Nicolas Comment : génération perdue et retrouvée

De manière aporique Nicolas Comment dresse un chant aux écrivains et artistes de la beat generation - Burroughs en tête - qui vinrent chercher à la pointe nord de l’Afrique des « circonvolutions » dont les auteurs épousaient  «  les formes / mais de femmes, non : vous restiez entre hommes : Fiancés au chaos, du désordre les amants : Vous portiez haut le verbe sur tous les continents ». Mais l’auteur et photographe ne reste pas dans le chromo romantique et nostalgique : « D’une certaine manière vous cherchiez tous un père /  (Et je sais ce que c’est qu’être fils à jamais) / D’une certaine façon formiez génération : /Garçons sauvages et anges de la désolation ». Ginsberg et les autres  y rêvaient-ils du lecteur mâle qui saurait apercevoir dans les plis de leur écriture la face impalpable qu’ils ne voyaient pas mais qu’ils apercevaient parfois chez leur semblables si bien que lorsqu’un débarquait  « un autre foutait le camp / Élisant domicile au dessous des volcans » ?


Tous, le regard aux abois, avait un amour dans la tête le temps d’un thé au Sahara et dans les vapeurs des chichons et des bongs.

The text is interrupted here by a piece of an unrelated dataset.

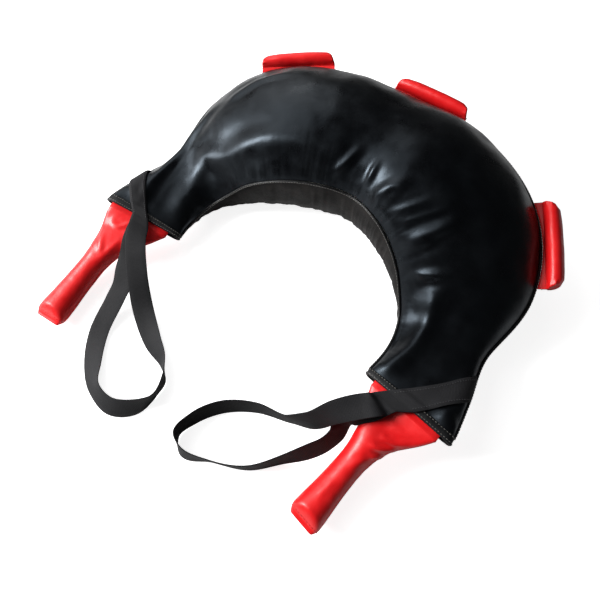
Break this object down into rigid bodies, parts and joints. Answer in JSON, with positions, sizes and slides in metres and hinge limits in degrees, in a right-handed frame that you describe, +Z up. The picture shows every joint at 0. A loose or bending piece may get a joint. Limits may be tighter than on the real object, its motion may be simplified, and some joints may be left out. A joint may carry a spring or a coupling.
{
  "type": "bulgarian bag",
  "caption": "Crescent training bag of sand in a stitched black skin, with padded red handles and webbing wrist loops at the horns and padded side grips on the outer seam.",
  "frame": {"origin": "on the floor under the middle of the crest, inside the flat sole", "axes": "+Y towards the crest, -Y towards the two horns and handles, +X to the right seen from above with the crest away, +Z up"},
  "size_m": [0.6428, 0.6663, 0.1877],
  "materials": {
    "bottom_panel_grained_leather": "matt grained, black",
    "horn_wadding_left_padding": "off-white padding",
    "horn_wadding_right_padding": "off-white padding",
    "inner_liner_liner_cloth": "woven liner cloth, grey",
    "inner_welt_piping": "piping, black",
    "left_grip_core_padding": "off-white padding",
    "left_grip_cover_red_leather": "semi-gloss coated, red",
    "left_grip_left_tab_red_leather": "semi-gloss coated, red",
    "left_grip_right_tab_red_leather": "semi-gloss coated, red",
    "left_handle_core_padding": "off-white padding",
    "left_handle_cover_red_leather": "semi-gloss coated, red",
    "left_handle_end_red_leather": "semi-gloss coated, red",
    "left_handle_root_red_leather": "semi-gloss coated, red",
    "left_mouth_hem_coated_leather": "gloss coated, black",
    "left_strap_anchor_webbing": "flat woven webbing, charcoal",
    "left_strap_band_webbing": "flat woven webbing, charcoal",
    "left_strap_loop_webbing": "flat woven webbing, charcoal",
    "middle_grip_core_padding": "off-white padding",
    "middle_grip_cover_red_leather": "semi-gloss coated, red",
    "middle_grip_left_tab_red_leather": "semi-gloss coated, red",
    "middle_grip_right_tab_red_leather": "semi-gloss coated, red",
    "outer_welt_piping": "piping, black",
    "right_grip_core_padding": "off-white padding",
    "right_grip_cover_red_leather": "semi-gloss coated, red",
    "right_grip_left_tab_red_leather": "semi-gloss coated, red",
    "right_grip_right_tab_red_leather": "semi-gloss coated, red",
    "right_handle_core_padding": "off-white padding",
    "right_handle_cover_red_leather": "semi-gloss coated, red",
    "right_handle_end_red_leather": "semi-gloss coated, red",
    "right_handle_root_red_leather": "semi-gloss coated, red",
    "right_mouth_hem_coated_leather": "gloss coated, black",
    "right_strap_anchor_webbing": "flat woven webbing, charcoal",
    "right_strap_band_webbing": "flat woven webbing, charcoal",
    "right_strap_loop_webbing": "flat woven webbing, charcoal",
    "sand_bag_center_sand_bag_cloth": "dense cloth bag of sand",
    "sand_bag_left_sand_bag_cloth": "dense cloth bag of sand",
    "sand_bag_left_tie_cord": "twisted cord",
    "sand_bag_right_sand_bag_cloth": "dense cloth bag of sand",
    "sand_bag_right_tie_cord": "twisted cord",
    "top_panel_coated_leather": "gloss coated, black"
  },
  "bodies": {
    "bag": {"bottom_panel": "bottom_panel_grained_leather", "horn_wadding_left": "horn_wadding_left_padding", "horn_wadding_right": "horn_wadding_right_padding", "inner_liner": "inner_liner_liner_cloth", "inner_welt": "inner_welt_piping", "left_grip_left_tab": "left_grip_left_tab_red_leather", "left_grip_right_tab": "left_grip_right_tab_red_leather", "left_handle_root": "left_handle_root_red_leather", "left_mouth_hem": "left_mouth_hem_coated_leather", "left_strap_band": "left_strap_band_webbing", "middle_grip_left_tab": "middle_grip_left_tab_red_leather", "middle_grip_right_tab": "middle_grip_right_tab_red_leather", "outer_welt": "outer_welt_piping", "right_grip_left_tab": "right_grip_left_tab_red_leather", "right_grip_right_tab": "right_grip_right_tab_red_leather", "right_handle_root": "right_handle_root_red_leather", "right_mouth_hem": "right_mouth_hem_coated_leather", "right_strap_band": "right_strap_band_webbing", "sand_bag_center": "sand_bag_center_sand_bag_cloth", "sand_bag_left": "sand_bag_left_sand_bag_cloth", "sand_bag_left_tie": "sand_bag_left_tie_cord", "sand_bag_right": "sand_bag_right_sand_bag_cloth", "sand_bag_right_tie": "sand_bag_right_tie_cord", "top_panel": "top_panel_coated_leather"},
    "left_handle": {"left_handle_cover": "left_handle_cover_red_leather", "left_handle_core": "left_handle_core_padding", "left_handle_end": "left_handle_end_red_leather", "left_strap_anchor": "left_strap_anchor_webbing"},
    "left_strap": {"left_strap_loop": "left_strap_loop_webbing"},
    "right_handle": {"right_handle_cover": "right_handle_cover_red_leather", "right_handle_core": "right_handle_core_padding", "right_handle_end": "right_handle_end_red_leather", "right_strap_anchor": "right_strap_anchor_webbing"},
    "right_strap": {"right_strap_loop": "right_strap_loop_webbing"},
    "left_grip": {"left_grip_cover": "left_grip_cover_red_leather", "left_grip_core": "left_grip_core_padding"},
    "middle_grip": {"middle_grip_cover": "middle_grip_cover_red_leather", "middle_grip_core": "middle_grip_core_padding"},
    "right_grip": {"right_grip_cover": "right_grip_cover_red_leather", "right_grip_core": "right_grip_core_padding"}
  },
  "joints": [
    {"name": "left_handle_flex", "type": "hinge", "parent": "bag", "child": "left_handle", "pos_m": [-0.26944, -0.28248, 0.05395], "axis": [-0.9558, -0.1261, 0.2657], "range_deg": [-25, 15]},
    {"name": "left_strap_swing", "type": "hinge", "parent": "left_handle", "child": "left_strap", "pos_m": [-0.25867, -0.28711, 0.06248], "axis": [-0.9558, -0.1261, 0.2657], "range_deg": [0, 50]},
    {"name": "right_handle_flex", "type": "hinge", "parent": "bag", "child": "right_handle", "pos_m": [0.20217, -0.31593, 0.06367], "axis": [-0.9698, 0.2012, -0.1378], "range_deg": [-25, 15]},
    {"name": "right_strap_swing", "type": "hinge", "parent": "right_handle", "child": "right_strap", "pos_m": [0.19167, -0.31988, 0.07335], "axis": [-0.9698, 0.2012, -0.1378], "range_deg": [0, 50]},
    {"name": "left_grip_flex", "type": "hinge", "parent": "bag", "child": "left_grip", "pos_m": [-0.20685, 0.08576, 0.1207], "axis": [0.8772, 0.4676, 0.1091], "range_deg": [-20, 20], "stiffness_Nm_per_rad": 1},
    {"name": "middle_grip_flex", "type": "hinge", "parent": "bag", "child": "middle_grip", "pos_m": [0.02468, 0.12375, 0.12388], "axis": [0.9976, -0.0646, 0.0269], "range_deg": [-20, 20], "stiffness_Nm_per_rad": 1},
    {"name": "right_grip_flex", "type": "hinge", "parent": "bag", "child": "right_grip", "pos_m": [0.27021, -0.01886, 0.10391], "axis": [0.4175, -0.8796, -0.2279], "range_deg": [-20, 20], "stiffness_Nm_per_rad": 1}
  ]
}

Ils ne cherchaient pas à retenir le temps car l’éternité est froide. Les cérémonies avaient pour durée le moment du plaisir puis du parcours de l’écriture en divers stations. Le corps sexuel retrouvait une visibilité naturelle au-delà du corps culturel qui contribuait néanmoins à dépouiller le premier.

Nicolas Comment retrace pudiquement l’appétit de l’éphémère et énergie du désir. Celle-ci tire les hommes des ombres qu’ils connaissent trop bien sans pourtant les faire fuir. Les voyageurs de Tanger allèrent ainsi sur les deux versants - ombre et soleil - avec sous leur doigts une longue boutonnière. Dans le soir le jour s’allongeait, nerfs pincés par un « ange » de passage, dos ambré, les cheveux défaits. C’était le temps de leur présent, un royaume pour un baiser.


Jean-Paul Gavard-Perret


Nicolas Comment, « T(ANGE)R », Editions Derrière la salle bains, Rouen, 10 E..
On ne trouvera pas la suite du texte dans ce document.